* [WHAT YOU NEED TO DO]: Write out the full listing again, exactly as it stands.

* [DATA PROVIDED]:
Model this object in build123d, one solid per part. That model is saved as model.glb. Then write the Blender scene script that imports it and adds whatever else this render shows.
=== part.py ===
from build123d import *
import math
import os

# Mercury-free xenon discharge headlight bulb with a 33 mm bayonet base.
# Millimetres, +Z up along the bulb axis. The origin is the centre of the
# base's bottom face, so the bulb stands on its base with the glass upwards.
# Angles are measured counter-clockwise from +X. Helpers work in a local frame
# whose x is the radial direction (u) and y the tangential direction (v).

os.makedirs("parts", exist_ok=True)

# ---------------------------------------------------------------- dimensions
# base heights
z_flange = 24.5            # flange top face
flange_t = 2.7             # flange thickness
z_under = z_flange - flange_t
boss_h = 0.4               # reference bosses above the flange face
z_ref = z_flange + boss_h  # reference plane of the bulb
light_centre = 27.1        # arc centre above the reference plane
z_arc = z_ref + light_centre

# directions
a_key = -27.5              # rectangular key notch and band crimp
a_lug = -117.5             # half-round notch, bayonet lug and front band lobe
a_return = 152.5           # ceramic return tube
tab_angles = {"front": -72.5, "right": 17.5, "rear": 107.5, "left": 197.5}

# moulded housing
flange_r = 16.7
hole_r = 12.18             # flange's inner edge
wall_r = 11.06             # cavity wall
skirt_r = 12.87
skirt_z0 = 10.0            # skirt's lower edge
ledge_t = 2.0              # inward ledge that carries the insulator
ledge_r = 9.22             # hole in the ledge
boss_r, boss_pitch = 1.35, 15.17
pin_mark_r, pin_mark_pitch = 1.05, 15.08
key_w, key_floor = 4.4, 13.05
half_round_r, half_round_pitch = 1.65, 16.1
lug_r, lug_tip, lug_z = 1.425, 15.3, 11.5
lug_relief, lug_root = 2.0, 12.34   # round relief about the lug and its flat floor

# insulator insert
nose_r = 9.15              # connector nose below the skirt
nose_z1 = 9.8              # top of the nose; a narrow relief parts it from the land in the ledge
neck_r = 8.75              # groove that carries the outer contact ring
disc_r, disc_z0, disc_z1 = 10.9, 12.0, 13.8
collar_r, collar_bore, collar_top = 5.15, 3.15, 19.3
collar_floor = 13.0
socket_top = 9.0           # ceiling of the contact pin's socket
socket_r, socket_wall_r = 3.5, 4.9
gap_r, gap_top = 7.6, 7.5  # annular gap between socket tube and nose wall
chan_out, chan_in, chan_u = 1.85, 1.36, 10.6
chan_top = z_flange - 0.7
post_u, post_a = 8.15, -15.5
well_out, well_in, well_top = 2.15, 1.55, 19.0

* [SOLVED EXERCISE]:
Model this object in build123d, one solid per part. That model is saved as model.glb. Then write the Blender scene script that imports it and adds whatever else this render shows.
=== part.py ===
from build123d import *
import math
import os

# Mercury-free xenon discharge headlight bulb with a 33 mm bayonet base.
# Millimetres, +Z up along the bulb axis. The origin is the centre of the
# base's bottom face, so the bulb stands on its base with the glass upwards.
# Angles are measured counter-clockwise from +X. Helpers work in a local frame
# whose x is the radial direction (u) and y the tangential direction (v).

os.makedirs("parts", exist_ok=True)

# ---------------------------------------------------------------- dimensions
# base heights
z_flange = 24.5            # flange top face
flange_t = 2.7             # flange thickness
z_under = z_flange - flange_t
boss_h = 0.4               # reference bosses above the flange face
z_ref = z_flange + boss_h  # reference plane of the bulb
light_centre = 27.1        # arc centre above the reference plane
z_arc = z_ref + light_centre

# directions
a_key = -27.5              # rectangular key notch and band crimp
a_lug = -117.5             # half-round notch, bayonet lug and front band lobe
a_return = 152.5           # ceramic return tube
tab_angles = {"front": -72.5, "right": 17.5, "rear": 107.5, "left": 197.5}

# moulded housing
flange_r = 16.7
hole_r = 12.18             # flange's inner edge
wall_r = 11.06             # cavity wall
skirt_r = 12.87
skirt_z0 = 10.0            # skirt's lower edge
ledge_t = 2.0              # inward ledge that carries the insulator
ledge_r = 9.22             # hole in the ledge
boss_r, boss_pitch = 1.35, 15.17
pin_mark_r, pin_mark_pitch = 1.05, 15.08
key_w, key_floor = 4.4, 13.05
half_round_r, half_round_pitch = 1.65, 16.1
lug_r, lug_tip, lug_z = 1.425, 15.3, 11.5
lug_relief, lug_root = 2.0, 12.34   # round relief about the lug and its flat floor

# insulator insert
nose_r = 9.15              # connector nose below the skirt
nose_z1 = 9.8              # top of the nose; a narrow relief parts it from the land in the ledge
neck_r = 8.75              # groove that carries the outer contact ring
disc_r, disc_z0, disc_z1 = 10.9, 12.0, 13.8
collar_r, collar_bore, collar_top = 5.15, 3.15, 19.3
collar_floor = 13.0
socket_top = 9.0           # ceiling of the contact pin's socket
socket_r, socket_wall_r = 3.5, 4.9
gap_r, gap_top = 7.6, 7.5  # annular gap between socket tube and nose wall
chan_out, chan_in, chan_u = 1.85, 1.36, 10.6
chan_top = z_flange - 0.7
post_u, post_a = 8.15, -15.5
well_out, well_in, well_top = 2.15, 1.55, 19.0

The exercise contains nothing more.